As interesting as law seems to me, I'm still not sure if it is the direction I want to go right after college. Thus, my solution to this indecision is to try and get a job. The idea of having a year or two to not have to take my work home with me sounds good. Some people say they want to go to school right after college because they fear they will never be able to drag themselves back to school if they start working now. From my experience of taking a year off to work, I can say with certainty that working gave me every desire to get back in school as soon as possible. Unless you absolutely love your job, you will probably want to go back to school at some point, and if you love your job, hey, more power to you.

The other advantage to getting a job, as I see it, is getting a sense of what I like to do. After a couple of years in an entry-level position in that field, I figure I will go back to school to get more specialized training and in turn get a more optimal job when I am done.

Of course, this is all hypothetical. One thing people my age have trouble believing is that as much as we think we need to plan things out, life cannot go exactly as planned. Sure, I feel kind of directionless when I tell people that I don't know what type of graduate school I may want to attend after college, but I figure that I am lucky to be in the position where I even have the option of getting more education.
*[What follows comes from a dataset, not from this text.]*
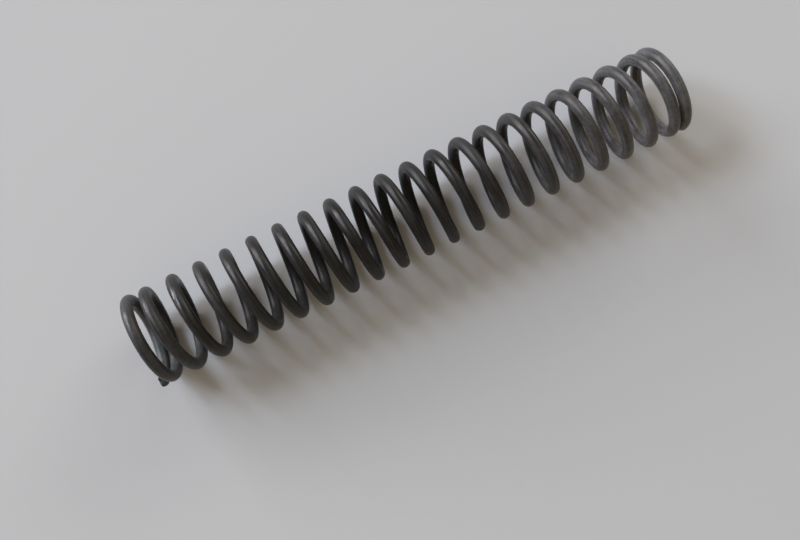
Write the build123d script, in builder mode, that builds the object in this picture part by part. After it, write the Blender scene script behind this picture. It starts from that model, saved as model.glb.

For the time being then, I am looking at either working in a public interest firm or think tank or teaching English in France. Teaching English in France is parttime (12 hours a week), and thus not lucrative. However, I found out that due to the low income of an English teaching assistant (the formal job title), one's apartment can be subsidized by the French government. Between the great, inexpensive health care I have heard of foreigners getting while in France and this rent subsidy, I can only further admire the French system. (I may be singing a different tune if I choose to take the plunge and look for an apartment in France. We'll see).